Toyota officials said that hybrids accounted for 22% of all January sales.

This story was updated with Subaru’s sales results.

The handful of carmakers providing sales numbers for January reported promising results, delivering small gains compared with the pre-pandemic sales in January 2020.

Toyota Motor North America, the largest automaker reporting sales numbers, said it sold 166,232 vehicles last month, up 0.2% on a volume basis from a year ago. Toyota Division sales for the month were 146,591 vehicles, up 0.2%. Lexus Division sales for the month were 19,641 vehicles, up 0.1%.

TMNA January truck sales were up 8.6%, while hybrid sales in January totaled 36,487 ­– a 78.4% increase. For the month, hybrid sales accounted for nearly 22% of total TMNA sales, Toyota officials said.

(Toyota, Lexus rolling out new online sales programs.)

With the help of strong retail sales, Hyundai Motor America reported total January sales of 43,394 units, a 2% increase compared with January 2020. Retail sales were up 1% and set an all-time January retail record. Hyundai fleet sales were up 12%, representing 6% of total volume.

Hyundai sales were up 2% in January, bucking a trend in the process with fleet sales up 12% last month.

“We are off to a strong start to the year and remain optimistic for continued sales and market share gains in 2021,” said Randy Parker, senior vice president, National Sales, Hyundai Motor America. “We’ve been able to consistently grow retail sales thanks to our outstanding product line-up and a commitment from our dealer partners to exceed customer expectations.”

Hyundai sold 40,597 retail units in January. Retail SUV sales were up 11%, representing 69% of the total retail mix, Parker said, noting Hyundai’s strong product portfolio is driving the record retail sales in an interview with “The best it’s been in a very long time. Full stop. Across the board, our products are resonating with consumers,” he said.

“There’s a lot of pent-up demand out there” for the industry, as a whole. “Despite all the bad news about COVID, consumers are ready to get back into the market … to get back some sense of normalcy,” he added.

(Nissan taking lead in online new vehicle sales.)

Mazda also posted a sales increase for January, reporting total sales of 25,259 vehicles, an increase of 6.9% compared to January 2020. With 24 selling days in January, compared to 25 the year prior, the company posted an increase of 11.4% on a Daily Selling Rate basis.

Mazda saw its January sales jump on crossovers.

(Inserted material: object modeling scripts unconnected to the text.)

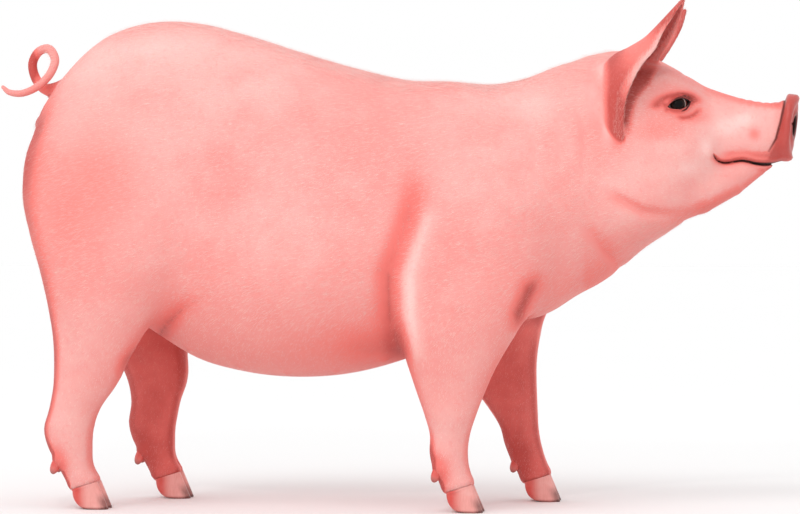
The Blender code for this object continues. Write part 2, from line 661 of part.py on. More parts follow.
def build():
    pieces = {}
    rear = thinned(
        lambda p: np.maximum(flesh(p), p[:, 0] - 0.50), (-0.78, -0.30, 0.0), (0.56, 0.30, 1.0), BODY_CELL, BODY_TRIANGLES
    )
    front = thinned(
        lambda p: np.maximum(flesh(p), 0.30 - p[:, 0]), (0.27, -0.24, 0.30), (0.80, 0.24, 1.0), HEAD_CELL, HEAD_TRIANGLES
    )
    rear = side_of(rear, HEAD_CUT, -1)
    neck, trunk = side_of(rear, NECK_CUT), side_of(rear, NECK_CUT, -1)
    hams, trunk = side_of(trunk, THIGH_CUT), side_of(trunk, THIGH_CUT, -1)
    arms, trunk = side_of(trunk, ARM_CUT), side_of(trunk, ARM_CUT, -1)
    hind = {side: islands(beyond(hams, Vector(), Vector((0, side, 0))))[0] for side in SIDES}
    fore = {(LEFT if middle_y(leg) > 0 else RIGHT): leg for leg in islands(arms)[:2]}
    build_legs(pieces, hind, "hind", HOCK_HEIGHT, TOE_HIND, HIND_STRIDE, DEWCLAW_HIND)
    build_legs(pieces, fore, "fore", CARPUS_HEIGHT, TOE_FORE, FORE_STRIDE, DEWCLAW_FORE)

    plate = thinned(disc, (0.68, -0.09, 0.63), (0.79, 0.09, 0.82), 0.0030, DISC_TRIANGLES)
    facing = Vector((math.cos(DISC_LEAN), 0, -math.sin(DISC_LEAN)))
    back = Vector(DISC_CENTRE) - facing * DISC_THICK * 0.75
    plate = islands(beyond(plate, back, facing))[0]
    head = islands(beyond(side_of(front, HEAD_CUT), back, -facing))[0]
    chin = combined(head, below_mouth(GAP), "INTERSECT")
    head = combined(head, below_mouth(0), "DIFFERENCE")
    for side, name in SIDES.items():
        eye = ball(Vector(EYE_CENTRE) * Vector((1, side, 1)), EYE_RADIUS)
        head = without(head, eye)
        pieces[f"eye_{name}"] = (eye, "eye_brown")
    for side, name in SIDES.items():
        pieces[f"ear_{name}"] = (without(without(ear(side), head), neck), "ear_pink")

    pieces["trunk"] = (trunk, "skin_pink")
    pieces["neck"] = (neck, "skin_pink")
    pieces["head"] = (head, "skin_pink")
    pieces["lower_jaw"] = (chin, "skin_pink")
    pieces["snout_disc"] = (plate, "snout_rose")

    table = through(TAIL)
    for name, start, end in zip(TAIL_LENGTHS, TAIL_JOINTS, TAIL_JOINTS[1:]):
        rings = round((end - start) * 27)
        length = tube(table, start, end - (0.0011 if end < 1 else 0), rings, 8)
        if start == 0:
            length = without(length, trunk)
        pieces[name] = (length, "skin_pink")
    return pieces


def main():
    for old in list(bpy.data.objects):
        bpy.data.objects.remove(old)
    for name, (solid, colour) in build().items():
        place(name, solid, colour)


main()
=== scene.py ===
"""The standing pig, dressed: one unbroken skin over the fixed solids, eyes, lashes, horn and bristles.

Metres, +Z up, the pig faces +X and its right side is -Y. The skin follows the same tables as the solids,
a little inside them, and adds lids, lips, folds and teats.
"""

import math

import bmesh
import bpy
import numpy as np
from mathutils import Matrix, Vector
from mathutils.bvhtree import BVHTree


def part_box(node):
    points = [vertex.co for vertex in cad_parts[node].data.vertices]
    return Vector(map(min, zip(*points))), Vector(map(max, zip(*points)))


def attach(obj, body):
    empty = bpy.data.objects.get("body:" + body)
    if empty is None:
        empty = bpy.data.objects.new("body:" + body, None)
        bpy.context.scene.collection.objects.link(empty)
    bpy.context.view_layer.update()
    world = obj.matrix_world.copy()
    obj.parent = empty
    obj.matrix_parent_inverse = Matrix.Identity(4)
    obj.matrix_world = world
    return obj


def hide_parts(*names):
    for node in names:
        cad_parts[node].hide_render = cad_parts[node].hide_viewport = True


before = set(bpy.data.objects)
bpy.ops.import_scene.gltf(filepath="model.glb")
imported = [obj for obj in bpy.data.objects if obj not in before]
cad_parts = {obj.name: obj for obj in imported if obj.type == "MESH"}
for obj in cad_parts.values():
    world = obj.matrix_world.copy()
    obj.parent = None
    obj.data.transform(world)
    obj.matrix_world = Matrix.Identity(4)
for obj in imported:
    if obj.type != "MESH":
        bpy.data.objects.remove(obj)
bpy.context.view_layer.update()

# ---------------------------------------------------------------- sizes of the animal
COAT_DEPTH = 0.0020         # how far the skin lies inside the solids
THIN_DEPTH = 0.0005         # the same on ears, tail and snout
BODY_CELL, HEAD_CELL = 0.0098, 0.0045    # size of the net's cells

RIGHT, LEFT = -1, 1
SIDES = {RIGHT: "right", LEFT: "left"}
STRIDE = {RIGHT: 0.0, LEFT: 1.0}
HIND_STRIDE, HIND_KNEE, HIND_HIP = 0.114, 0.15, 0.445
FORE_STRIDE, FORE_KNEE, FORE_HIP = 0.131, 0.05, 0.47

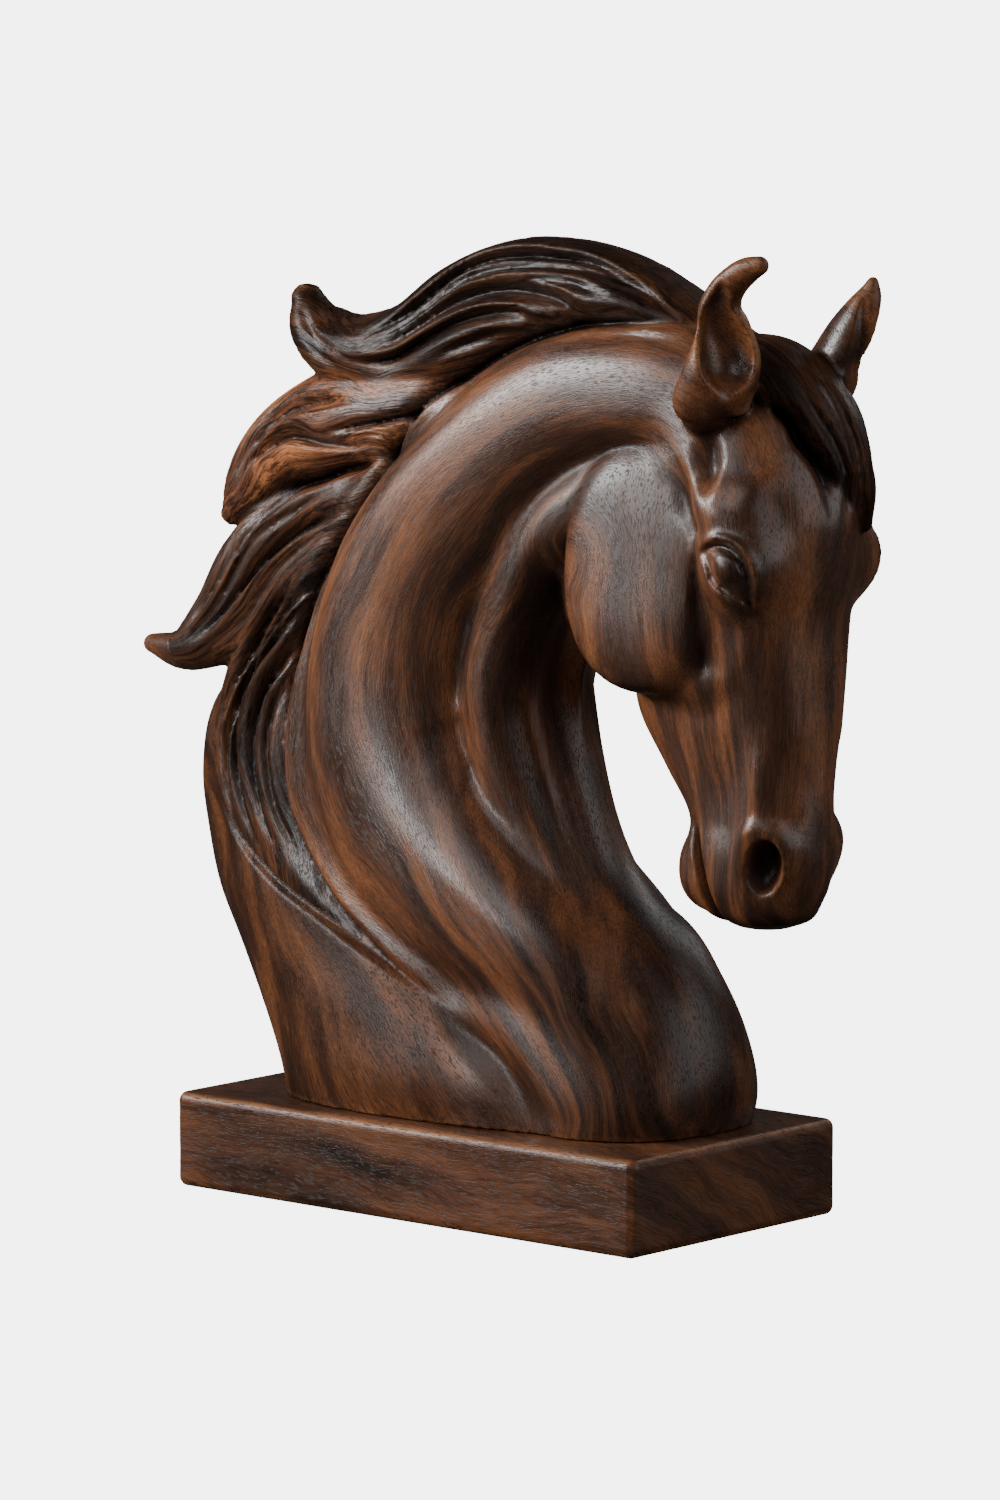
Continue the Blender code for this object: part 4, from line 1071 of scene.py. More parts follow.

Sales of crossovers, including the CX-3, CX-30, CX-5 and CX-9, totaled 20,279 in January, an increase of 6.9% compared to January 2020 and accounted for four out of five of the units Mazda sold in the U.S., Mazda reported.

Subaru of America Inc. also enjoyed a good month reporting sales 46,400 vehicle for January 2021, a 0.25% increase compared to January 2020, and the best January in the history of the company.

Analysts are expecting January sales to dip in January, due to a decline in fleet sales. Rental car companies are still not buying in large numbers as they are still struggling to recover from the impact of the pandemic.

However, retail sales are expected to increase slightly, when adjusted for the same number of selling days, according to TrueCar. The car-buying service expects the total SAAR to drop to an annual rate of 15.9 million units from 16.8 million units in January 2020 just before the COVID-19 pandemic sent the car business into a tailspin.

(New vehicle sales slowed in January despite improved retail results.)

Overall, analysts predicted an increase in sales this year after a double-digit decline in 2020 triggered by the COVID-19 pandemic. The sales forecast for 2021, however, indicate that sales will not reach the 17 million-unit level achieved in the years prior to the pandemic.